Sometimes too, inclusivity in sustainability storytelling involves decolonization of how the story itself is told. This is perfectly expressed by Nigerian-American writer Nnedi Okorafor who invented Africanfuturism—an innovative genre of speculative fiction that centers an African narrative—she calls “visions of the future.”

As we continue to grapple with the challenges of climate change and environmental degradation, we must imagine for ourselves a hopeful future by turning to the pervasive power of storytelling. As writer Oscar Wilde once wrote, “Progress is the realization of utopias.” Still, the goal of narrative futurity is not a senseless kind of optimism, but an objective engagement with the present with a prospective vision, or as Queer theorist José Esteban Muñoz would explain, a “utopian impulse” of possibility that may engender resistance against a present that is unjust and frightful.

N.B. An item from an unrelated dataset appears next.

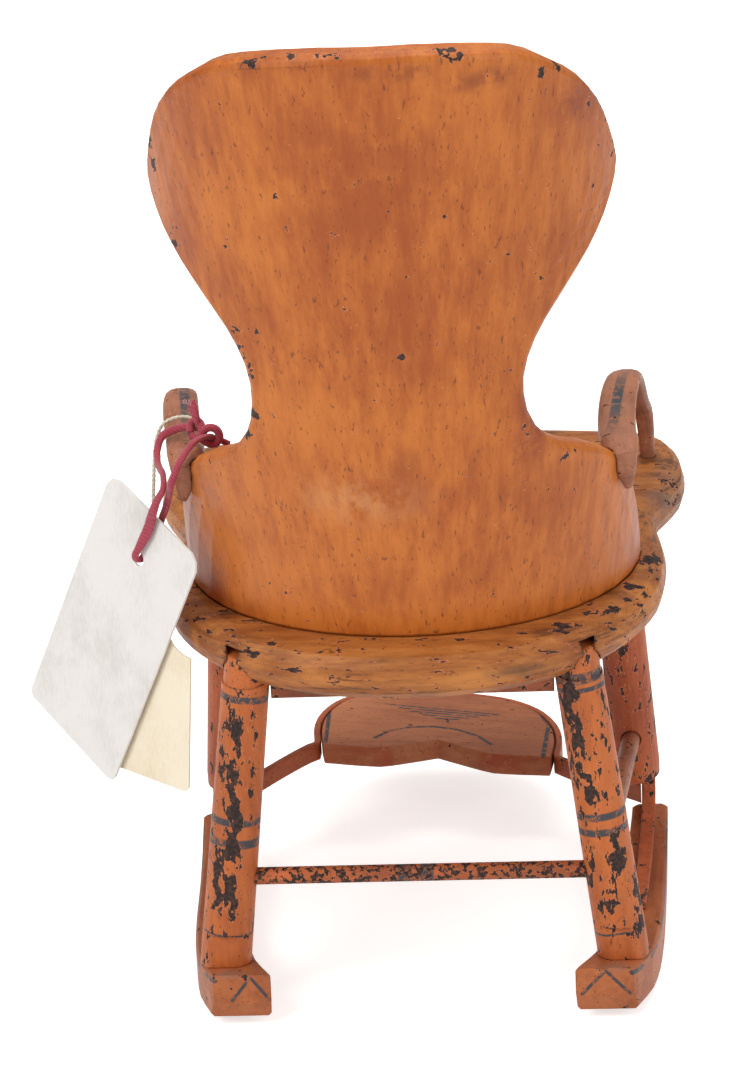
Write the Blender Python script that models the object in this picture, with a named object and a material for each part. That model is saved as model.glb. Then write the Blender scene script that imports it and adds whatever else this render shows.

An inclusive narrative of hope for the future can motivate us to take action towards a more sustainable world. In this way, storytelling becomes a powerful tool for promoting environmental sustainability and stable global social justice. By telling stories of successes, imagining different futures, highlighting possibilities in different scenarios, and promoting our interconnected humanity, we inspire action towards a more sustainable future.

1 P. Raven (2016). The rhetorics of futurity: scenarios, design fiction, prototypes, and other evaporated modalities of science fiction. Foundation: the International Review of Science Fiction, 45(123).

2 For instance, think about Chinua Achebe’s 1966’s novel A Man of the People and Morgan Robertson’s 1898 novella Futility, both of which “foretold” real life events at scaring degrees of accuracy.